My sheep hear my voice, and I know them, and they follow me. I give them eternal life, and they will never perish, and no one will snatch them out of my hand. My Father, who has given them to me, is greater than all, and no one is able to snatch them out of the Father’s hand. I and the Father are one” (John 10:27–30).

Jesus explains what he does as the good shepherd, he knows his sheep, he protects his sheep, and previously he had said he lays down his life for his sheep. Here Jesus says two things about his sheep that his sheep do, they hear his voice and follow him. If thinking of yourself as a lowly sheep wasn’t enough, the truth is that a sheep finds all the comforts from this Psalm only when he has the Lord as his shepherd. A sheep is protected by the shepherd when he is nearest the shepherd. Now that does not mean we do not wander; oh we are prone to wander. However, the good shepherd leaves the 99 to bring the 1 back to the flock, to be near him again, to bring them back to the flock. We might all say with a loud and joyous voice that the Lord is my shepherd. But maybe we would shrink back if we were to ask do you hear the shepherd’s voice? Do you obey and follow the shepherd’s voice?

I say this not to fill us with guilt, but to drive us to gratitude because of his grace shown towards us. John Stevenson again puts it so well when he says,

“How glorious is the Being whom sinful man here calls his Shepherd! How great is his condescension in undertaking this office! How complete are his qualifications? How abundant his resources! How faithful his performance of its duties! And how perfect and infallible shall be his success!”[5]
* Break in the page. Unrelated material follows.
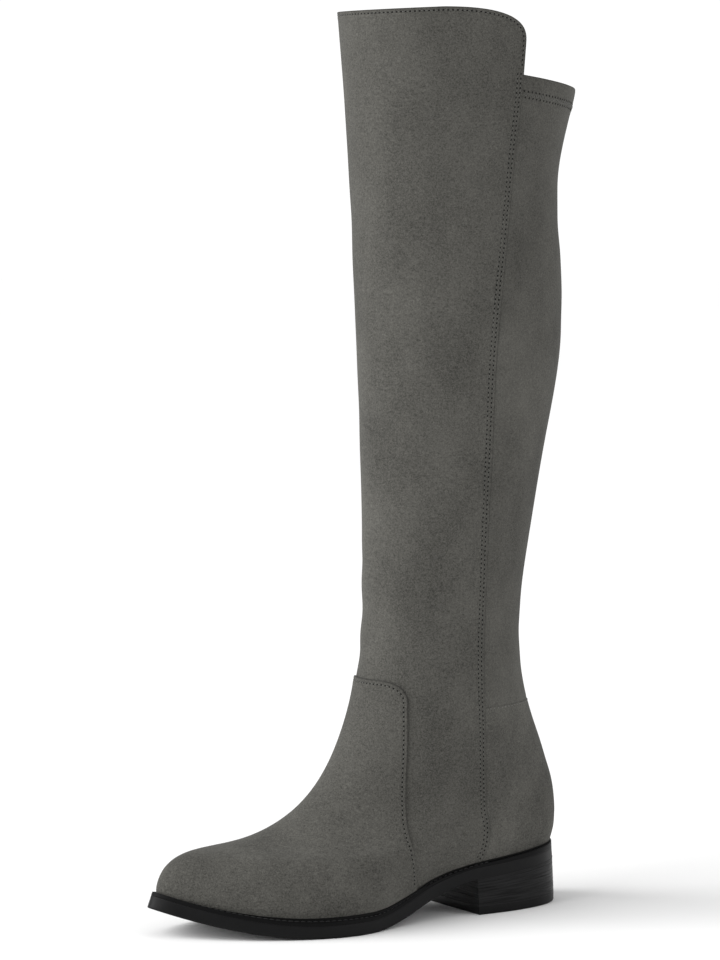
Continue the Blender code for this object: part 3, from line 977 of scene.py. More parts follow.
def nap_group() -> bpy.types.NodeTree:
    """Napped cloth: brushed patches, short strokes, flecks of fibre and a fine crinkle.

    Returns:
        The node group.
    """
    tree, given, end = new_group("napped_cloth", (
        ("Light", "Color", (0.13, 0.13, 0.12, 1)),
        ("Dark", "Color", (0.07, 0.07, 0.065, 1)),
        ("Patch", "Float", 0.5),
        ("Fleck", "Float", 0.5),
        ("Crinkle", "Float", 0.5),
        ("Fleck Scale", "Float", 1700.0),
    ), (("Color", "Color"), ("Roughness", "Float"), ("Height", "Float")))
    place = tree.add("TexCoord").outputs["Object"]
    patch = tree.noise(place, scale=26.0, detail=3.0, stretch=(1.0, 1.0, 0.7))
    stroke = tree.noise(place, scale=95.0, detail=3.0, stretch=(1.0, 1.0, 0.8))
    fleck = tree.noise(place, given["Fleck Scale"])
    fibre = tree.noise(place, scale=900.0, detail=1.0, stretch=(0.85, 0.85, 1.0))
    crinkle = tree.noise(place, scale=420.0, stretch=(0.55, 0.55, 1.5))
    where = tree.range(tree.noise(place, scale=21.0), (0.42, 0.62), (0.15, 1.0))
    crinkled = tree.math("MULTIPLY", tree.departure(crinkle, where), given["Crinkle"])
    specks = tree.math("ADD", tree.departure(fleck, 1.3), tree.departure(fibre, 0.75))
    tone = tree.departure(patch, given["Patch"])
    tone = tree.math("ADD", tone, tree.departure(stroke, 0.22))
    tone = tree.math("ADD", tone, tree.math("MULTIPLY", specks, given["Fleck"]))
    tone = tree.math("ADD", tone, tree.math("MULTIPLY", crinkled, 0.5))
    tone = tree.math("ADD", tone, 0.5, clamp=True)
    height = tree.math("ADD", tree.math("MULTIPLY", specks, 0.5), tree.math("MULTIPLY", crinkled, 1.6))
    return tree.put(end, Color=tree.mix(tone, given["Dark"], given["Light"]),
                    Roughness=tree.range(stroke, (0.3, 0.7), (0.9, 1.0)), Height=height)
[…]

When we realize that we are sheep and we need a shepherd, then who would we turn to? You could look through all the shepherd applications for the hired hand, but their resumes are horrific, they left their last position because they did not want to protect the sheep. Where would we go, to whom would we turn? When we learn more of the good shepherd, then we see how we desire to always be by his side, as he provides all that we ever will need, as he restores our souls, as he feeds us, leads us, disciplines us, and walks with us. Once we realize this glorious truth of this perfect shepherd then we will long to say, “oh, that I should dwell in the House of the Lord forever.”

 


[1] C. H. Spurgeon, The Treasury of David: Psalms 1-26 (London; Edinburgh; New York: Marshall Brothers, n.d.), 353.

[2] John Stevenson, The Lord Our Shepherd: An Exposition of the Twenty-Third Psalm (New York; Pittsburg: Robert Carter, 1846), xxv.

[3] Joel R. Beeke, Jehovah Shepherding His Sheep: Sermons on the Twenty-Third Psalm (Grand Rapids, MI: Reformation Heritage Books, 1997), 10.

[4] C. H. Spurgeon, The Treasury of David: Psalms 1-26 (London; Edinburgh; New York: Marshall Brothers, n.d.), 354.

[5] John Stevenson, The Lord Our Shepherd: An Exposition of the Twenty-Third Psalm (New York; Pittsburg: Robert Carter, 1846), 37.